This is my tenth A to Z Challenge. My first was in 2013, but I missed 2021. This April I am going through the alphabet using snippets about my family through the generations.
This article is taken from my Grandmother, Fannie Turner Graham’s scrap book. It was printed in the Detroit Tribune on November 24, 1945. Victoria’s parents, James and Margaret McCall, were the owners and operators of the Tribune. My grandmother wrote the date and my mother wrote the identifying information. James McCall and my grandmother, Fannie Turner Graham were first cousins. Their mother’s were Eliza’s daughters.
In Detroit, Saturday, November 17, Mrs. Franklin D. Roosevelt, widow of the late president, held a press conference in her suite at the Hotel Book-Cadillac, before she spoke to an audience of more than one thousand $5-a-plate guests who attended a luncheon sponsored at the hotel by the Michigan Citizens’ committee. Mrs. Roosevelt is shown conferring with Victoria McCall Thomas, of the Detroit Tribune staff, who asked the former First Lady several pertinent questions relating to the nation’s race problem, all of which Mrs. Roosevelt answered in her customary democratic manner. She declined, however, to comment upon Detroit’s recent mayoralty election, in which numerous race-baiting tactics were used, on the grounds that as an outsider she was not sufficiently informed on local situations to express an opinion; but Mrs.

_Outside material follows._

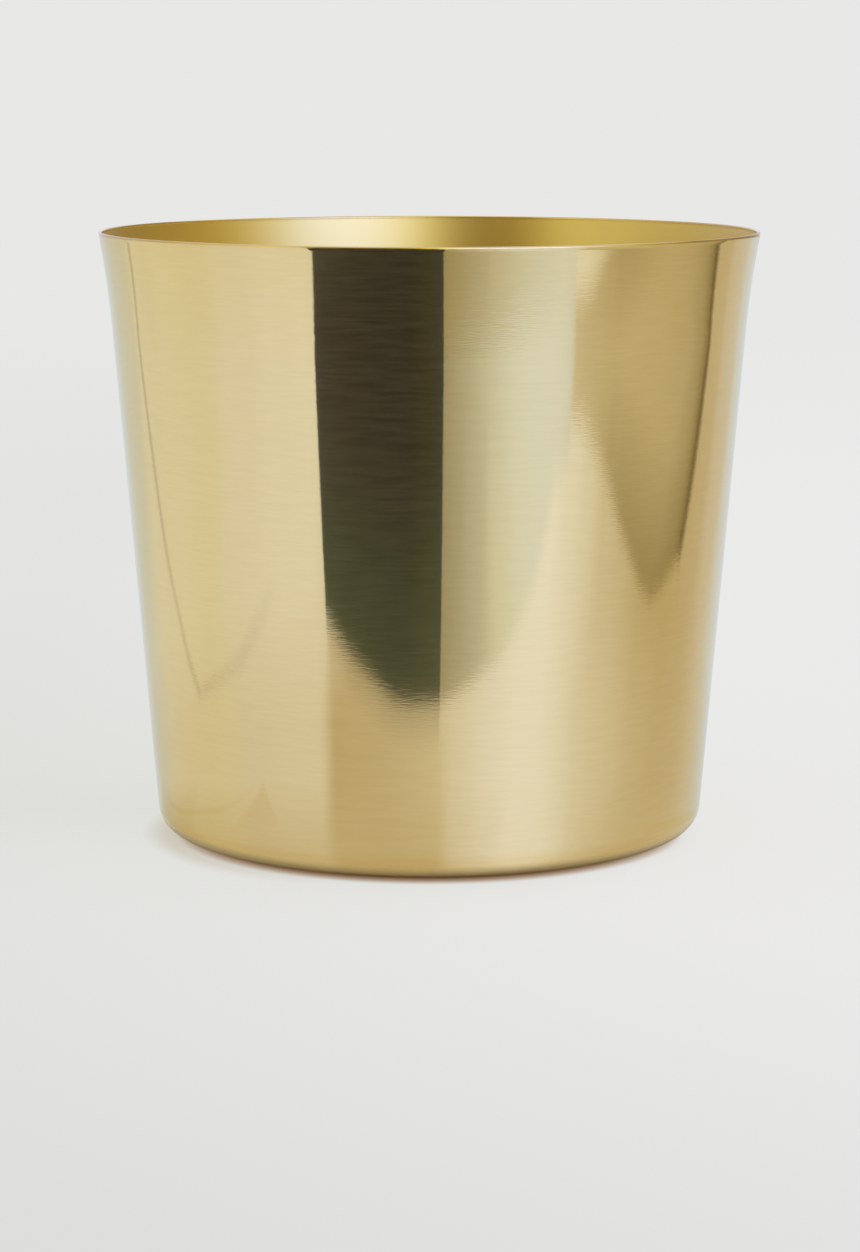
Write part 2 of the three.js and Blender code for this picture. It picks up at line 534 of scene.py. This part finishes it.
def studio_world():
    """The backdrop's tone for the camera and reflections, and the even part of the light."""
    world = bpy.data.worlds.new("studio")
    scene.world = world
    nodes = Nodes(world)
    rays = nodes.add("ShaderNodeLightPath").outputs
    seen = nodes.math("MAXIMUM", rays["Is Camera Ray"], rays["Is Glossy Ray"])
    seen = nodes.math("MAXIMUM", seen, rays["Is Transmission Ray"])
    even = nodes.add("ShaderNodeBackground", Color=(1.0, 0.985, 0.96, 1), Strength=0.80).outputs[0]
    backdrop = nodes.add("ShaderNodeBackground", Color=(*PALE, 1), Strength=1.0).outputs[0]
    both = nodes.add("ShaderNodeMixShader", _0=seen, _1=even, _2=backdrop)
    nodes.add("ShaderNodeOutputWorld", Surface=both.outputs[0])


def floor_point(azimuth, radius):
    """A floor point; azimuth 0 is the camera's side and 90 the right."""
    turn = math.radians(azimuth)
    return radius * math.sin(turn), -radius * math.cos(turn)


def lamp(name, azimuth, elevation, distance, size, radiance):
    """A square softbox that faces the pot and that reflections don't show."""
    rise = math.radians(elevation)
    data = bpy.data.lights.new(name, "AREA")
    data.shape = "SQUARE"
    data.size = size
    data.energy = math.pi * size * size * radiance
    softbox = bpy.data.objects.new(name, data)
    x, y = floor_point(azimuth, distance * math.cos(rise))
    place = Vector((x, y, distance * math.sin(rise)))
    softbox.location = place
    softbox.rotation_euler = (-place).to_track_quat("-Z", "Y").to_euler()
    softbox.visible_glossy = False
    scene.collection.objects.link(softbox)


def mixed(low, high, level):
    return [a + (b - a) * level for a, b in zip(low, high)]


def card(name, rows):
    """A glowing card that only reflections show, on rows of (place, colour, cover) corners."""
    mesh = bpy.data.meshes.new(name)
    corners = [corner for row in rows for corner in row]
    count = len(rows[0])
    faces = []
    for row in range(len(rows) - 1):
        for i in range(row * count, row * count + count - 1):
            faces.append((i, i + 1, i + 1 + count, i + count))
    mesh.from_pydata([place for place, _, _ in corners], [], faces)
    glow = mesh.color_attributes.new("glow", "FLOAT_COLOR", "POINT")
    for index, (_, colour, cover) in enumerate(corners):
        glow.data[index].color = (*colour, cover)
    piece = bpy.data.objects.new(name, mesh)
    scene.collection.objects.link(piece)
    material = bpy.data.materials.new(name)
    nodes = Nodes(material)
    glow_node = nodes.add("ShaderNodeVertexColor", {"layer_name": "glow"})
    bounces = nodes.add("ShaderNodeLightPath").outputs["Diffuse Depth"]
    first = nodes.math("LESS_THAN", bounces, 0.5)
    cover = nodes.math("MULTIPLY", glow_node.outputs["Alpha"], first)
    clear = nodes.add("ShaderNodeBsdfTransparent").outputs[0]
    light = nodes.add("ShaderNodeEmission", Color=glow_node.outputs["Color"]).outputs[0]
    both = nodes.add("ShaderNodeMixShader", _0=cover, _1=clear, _2=light)
    nodes.add("ShaderNodeOutputMaterial", Surface=both.outputs[0])
    mesh.materials.append(material)
    piece.visible_camera = False
    piece.visible_diffuse = False
    piece.visible_shadow = False
    piece.visible_transmission = False
    piece.visible_volume_scatter = False


# The cards' far radius and their heights over the floor, in millimetres
CARD_REACH = 2600
CARD_LIFT = 0.6
GLOW_LIFT = 0.3
LINE_LIFT = 0.9

# Distance from a card's near edge in millimetres and its cover there, where it has a skirt
SKIRT_STEPS = ((-1, 0.3), (0, 0.75), (8, 1))
# Radius that the glow's distances start from, in millimetres, just outside the base's corner
GLOW_RADIUS = 88
# In the painted floor reflection, behind the pot the floor gives back a little less red, and on its
# left a little less blue.
BACK_DIRECTION = 140
BACK_RED = 0.91
LEFT_DIRECTION = -90
LEFT_BLUE = 0.88
# Close to the pot the painted floor reflection takes the brass's warm light.
CLOSE_TINT = (0.96, 0.90, 0.76)
# Distance from the pot's foot in millimetres, which of the three levels it takes, and its cover
GLOW_ROWS = (
    (-7, 0, 0),
    (0, 0, 1),
    (25, 0, 1),
    (85, 1, 1),
    (140, 1, 1),
    (300, 2, 1),
    (2800, 2, 1),
)
# Direction in which the wall looks, and the level that it sees at the foot, near it and farther out
GLOW_STOPS = (
    (-179, 0.35, 0.40, 0.50),
    (-152, 0.05, 0.32, 0.42),
    (-130, 0.05, 0.47, 0.65),
    (-112, 0.22, 0.49, 0.71),
    (-95, 0.25, 0.51, 0.67),
    (-78, 0.20, 0.52, 0.74),
    (-60, 0.27, 0.57, 0.84),
    (-44.7, 0.30, 0.60, 0.88),
    (-38.3, 0.10, 0.03, 0.70),
    (-20, 0.08, 0.12, 0.40),
    (2.7, 0.14, 0.32, 0.50),
    (8.3, 0.42, 0.57, 0.60),
    (20, 0.68, 0.82, 0.80),
    (32.6, 0.98, 1.03, 1.05),
    (45, 0.95, 1.02, 1.12),
    (53, 0.80, 0.86, 0.93),
    (60, 0.57, 0.66, 0.74),
    (68, 0.42, 0.54, 0.40),
    (78, 0.28, 0.40, 0.25),
    (88, 0.20, 0.22, 0.05),
    (104, 0.15, 0.08, -0.05),
    (121, 0.20, 0.10, 0.05),
    (133, 0.25, 0.22, 0.25),
    (150, 0.35, 0.38, 0.50),
    (179, 0.35, 0.40, 0.50),
)


def lying_card(name, fade, corners, skirt=0):
    """A card on the floor, from near points (x, y) outwards to a far azimuth at CARD_REACH, in
    millimetres. The near tone passes into the far tone over the fade distance, and a skirt lets
    the card's shade run on thinly towards the pot."""
    steps = [(0, 1), (fade, 1), (CARD_REACH, 1)]
    if skirt:
        steps = [(-skirt, 0), *SKIRT_STEPS, *steps[1:]]
    rows = [[] for _ in steps]
    for (x, y), azimuth, near_tone, far_tone in corners:
        near = Vector((x, y))
        outwards = (Vector(floor_point(azimuth, CARD_REACH)) - near).normalized()
        for row, (distance, cover) in zip(rows, steps):
            spot = near + outwards * distance
            tone = far_tone if distance >= fade else near_tone
            row.append(((spot.x * MM, spot.y * MM, CARD_LIFT * MM), tone, cover))
    card(name, rows)


def standing_card(name, radius, heights, columns):
    """A card that stands round the pot's axis, on columns of (azimuth, tone, cover), at heights of
    (millimetres, share of the cover)."""
    rows = []
    for height, share in heights:
        row = []
        for azimuth, tone, cover in columns:
            x, y = floor_point(azimuth, radius)
            row.append(((x * MM, y * MM, height * MM), tone, cover * share))
        rows.append(row)
    card(name, rows)


def floor_glow():
    """A painted reflection of the floor on a glowing card: how bright the pot sees the floor, by the
    direction in which its wall looks, with levels at the pot's foot, near it and farther out."""
    warm = (0.63, 0.56, 0.45)
    cool = (0.96, 1.04, 1.40)
    rows = []
    for distance, stage, cover in GLOW_ROWS:
        row = []
        for direction, *levels in GLOW_STOPS:
            from_x, from_y = floor_point(direction / 2, GLOW_RADIUS)
            x, y = floor_point(direction, distance)
            place = ((from_x + x) * MM, (from_y + y) * MM, GLOW_LIFT * MM)
            tone = mixed(warm, cool, levels[stage])
            if abs(direction) > BACK_DIRECTION:
                tone[0] *= BACK_RED
            elif direction < LEFT_DIRECTION:
                tone[2] *= LEFT_BLUE
            if distance <= 0:
                tone = [part * share for part, share in zip(tone, CLOSE_TINT)]
            row.append((place, tone, cover))
        rows.append(row)
    card("floor_glow", rows)


def floor_line(name, tone, points):
    """A thin faint line on the floor through points of (x, y, width, cover) in millimetres."""
    rows = [[], []]
    for index, (x, y, width, cover) in enumerate(points):
        before = points[max(index - 1, 0)]
        after = points[min(index + 1, len(points) - 1)]
        along = Vector((after[0] - before[0], after[1] - before[1])).normalized()
        for row, side in zip(rows, (-0.5, 0.5)):
            edge_x = x - along.y * width * side
            edge_y = y + along.x * width * side
            row.append(((edge_x * MM, edge_y * MM, LINE_LIFT * MM), tone, cover))
    card(name, rows)


def dark_card():
    """What the dark stripe mirrors: a dark card in front, darkest at its far right."""
    dark_near = (0.034, 0.056, 0.038)
    dark_far = (0.016, 0.014, 0.012)
    # Near point, azimuth of the far end, and the shares of the near and the far tone
    corners = []
    for place, azimuth, near_share, far_share in (
        ((-196, -280), -40.9, 1.2, 1.7),
        ((-160, -273), -33.4, 1.2, 1.7),
        ((-131, -266), -25.8, 1.15, 1.4),
        ((-88, -257), -18.3, 1.05, 1.0),
        ((-49, -244), -10.7, 1.0, 0.9),
        ((-24, -244), -3.2, 1.0, 0.4),
        ((14.5, -246), 5.3, 1.0, 0.2),
    ):
        near = [near_share * part for part in dark_near]
        far = [far_share * part for part in dark_far]
        corners.append((place, azimuth, near, far))
    lying_card("dark_card", 300, corners, 45)


def front_card():
    """What the pale area beside the stripe mirrors."""
    # Near point, azimuth of the far end, the tone's share at the near end, and the tone
    corners = []
    for place, azimuth, near_share, tone in (
        ((14.5, -246), 5.3, 0.98, (0.38, 0.37, 0.33)),
        ((70, -261), 10.8, 1.04, (0.52, 0.54, 0.54)),
        ((116, -268), 17.1, 1.17, (0.67, 0.73, 0.80)),
        ((187, -295), 23.5, 1.06, (0.80, 0.92, 1.20)),
        ((254, -326), 29.9, 1.0, (0.85, 0.99, 1.38)),
        ((364, -386), 40.0, 1.0, (0.86, 0.99, 1.40)),
        ((426, -381), 51.0, 1.0, (0.79, 0.90, 1.25)),
        ((440, -391), 54.6, 1.0, (0.75, 0.80, 0.95)),
    ):
        near = [near_share * part for part in tone]
        corners.append((place, azimuth, near, tone))
    lying_card("front_card", 400, corners)


def side_card():
    """What the tan shape on the right mirrors, with painted shade along its last edge."""
    deep = (0.36, 0.31, 0.19)
    tan = (0.66, 0.62, 0.54)
    # Near point, azimuth of the far end, and how far the two ends are from deep to tan
    corners = []
    for place, azimuth, near_level, far_level in (
        ((484, -420), 54.6, 1.15, 1.15),
        ((517, -384), 57.0, 0.95, 1.1),
        ((524, -357), 58.5, 0.90, 1.09),
        ((513, -322), 61.0, 0.82, 1.07),
        ((507, -274), 64.5, 0.62, 1.05),
        ((493, -233), 68.5, 0.36, 1.03),
        ((456, -173), 75.5, 0.16, 1.0),
        ((418, -108), 83.0, 0.08, 0.95),
        ((388, -64), 91.0, 0.02, 0.9),
        ((379, -28), 102.0, -0.02, 0.8),
        ((430, 48), 114.6, -0.1, 0.4),
        ((446, 78), 119.2, -0.3, 0.0),
    ):
        corners.append((place, azimuth, mixed(deep, tan, near_level), mixed(deep, tan, far_level)))
    # Painted shade along the card's last edge
    edge_shade = (0.12, 0.08, 0.03)
    corners.append(((458, 102), 122.8, edge_shade, edge_shade))
    lying_card("side_card", 300, corners)


def inside_view():
    """What the inside mirrors, far out above the floor."""
    # Azimuth and tone
    columns = (
        (-180, (0.90, 0.92, 1.10)),
        (-150, (0.62, 0.62, 0.80)),
        (-110, (0.62, 0.57, 0.48)),
        (-75, (0.75, 0.70, 0.52)),
        (-56, (0.92, 0.88, 0.62)),
        (-46, (0.85, 0.76, 0.42)),
        (-38, (0.26, 0.18, 0.01)),
        (-14, (0.18, 0.11, 0.0)),
        (-7, (0.35, 0.26, 0.0)),
        (0, (1.00, 0.87, 0.05)),
        (8, (1.38, 1.50, 1.6)),
        (20, (1.38, 1.62, 3.6)),
        (44, (1.34, 1.64, 3.8)),
        (54, (1.05, 1.20, 2.1)),
        (66, (0.84, 0.80, 0.45)),
        (82, (0.58, 0.44, 0.12)),
        (100, (0.42, 0.32, 0.10)),
        (145, (0.32, 0.25, 0.16)),
        (180, (0.90, 0.92, 1.10)),
    )
    standing = [(azimuth, tone, 1) for azimuth, tone in columns]
    standing_card("inside_view", CARD_REACH, [(0, 1), (2200, 1)], standing)


# The amber veil's radius and top, in millimetres
VEIL_RADIUS = 214
VEIL_TOP = 147


def amber_veil():
    """A thin glowing amber card near the rim's height that only reflections show: a painted amber
    veil in the wall's reflection, soft along its lower edge.
    """
    amber = (0.37, 0.29, 0.03)
    # Azimuth, height in millimetres and cover
    lower_edge = (
        (3.9, 130.6, 0.35),
        (12, 131.4, 0.33),
        (22, 132.6, 0.26),
        (31, 134.6, 0.14),
        (39, 136.6, 0),
    )
    rows = [[], [], []]
    for azimuth, bottom, cover in lower_edge:
        x, y = floor_point(azimuth, VEIL_RADIUS)
        for row, height, share in zip(rows, (bottom - 0.8, bottom + 0.4, VEIL_TOP), (0, 1, 1)):
            row.append(((x * MM, y * MM, height * MM), amber, cover * share))
    card("amber_veil", rows)


def thin_lines():
    """The two thin curved lines, one on each side of the pot."""
    floor_line(
        "right_line",
        (0.06, 0.04, 0.01),
        [
            (451, 100, 13, 0.6),
            (560, 184, 19, 0.6),
            (711, 302, 27, 0.6),
            (842, 398, 31, 0.6),
            (1048, 550, 36, 0.5),
            (1510, 888, 46, 0.4),
        ],
    )
    floor_line(
        "left_line",
        (0.20, 0.17, 0.10),
        [
            (-1300, 1010, 42, 0.36),
            (-893, 621, 33, 0.36),
            (-648, 377, 24, 0.36),
            (-444, 177, 14, 0.33),
            (-355, 86, 9, 0.33),
            (-292, 33, 7, 0.33),
            (-252, -4, 9, 0.33),
            (-264, -42, 16, 0.18),
            (-272, -104, 16, 0.17),
            (-299, -173, 14, 0.14),
            (-324, -247, 10, 0.0),
        ],
    )


def foot_shades():
    """Painted shade, faint and yellow, close round the foot, on glowing lines that only reflections
    show.
    """
    floor_line(
        "left_shade",
        (0.56, 0.36, 0.04),
        [
            (-120, 28, 5, 0.0),
            (-114, 14, 5, 0.12),
            (-112, -10, 6, 0.16),
            (-116, -34, 6, 0.16),
            (-118, -58, 6, 0.12),
            (-125, -77, 5, 0.06),
            (-130, -92, 4, 0.0),
        ],
    )
    floor_line(
        "point_shade",
        (0.60, 0.44, 0.12),
        [
            (-127, -95, 2, 0.22),
            (-113, -88, 14, 0.2),
            (-99, -81, 28, 0.12),
            (-87, -74, 36, 0.0),
        ],
    )
    floor_line(
        "right_shade",
        (0.64, 0.56, 0.05),
        [
            (96, 20, 10, 0.0),
            (99, 4, 12, 0.2),
            (100, -20, 12, 0.25),
            (98, -44, 12, 0.15),
            (97, -62, 10, 0.0),
        ],
    )


build_pot()
place_camera()
studio_floor()
studio_world()
lamp("key_softbox", azimuth=120, elevation=50, distance=1.9, size=1.2, radiance=1.2)
floor_glow()
dark_card()
front_card()
side_card()
inside_view()
amber_veil()
thin_lines()
foot_shades()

Roosevelt did state that she was very pleased with New York’s city election, since the man she had backed is now mayor. Mrs. Roosevelt had just come from the dedication of Roosevelt college in Chicago, named in honor of her husband, which she lauded for the liberal democratic principles upon which it was founded.
1940 Census – James and Margaret McCall and Family
An “At Home” In Honor of Chicago Visitors
I guess politicians have always been the same. At least they were a bit classier back then. As an outsider Roosevelt at least SEEMS classier than your most recent, previous First Lady.
More intelligent too.
How wonderful to have these clippings and stories about Victoria. She was plainly very clever.
I knew her in her later years. She was very intelligent.
That clipping is an absolute treasure! And the obituary really does her justice.
I thought it was a very nice obituary too. And answers all those questions an obituary should.
That was delightful to learn about Victoria. Thanks for sharing her with us.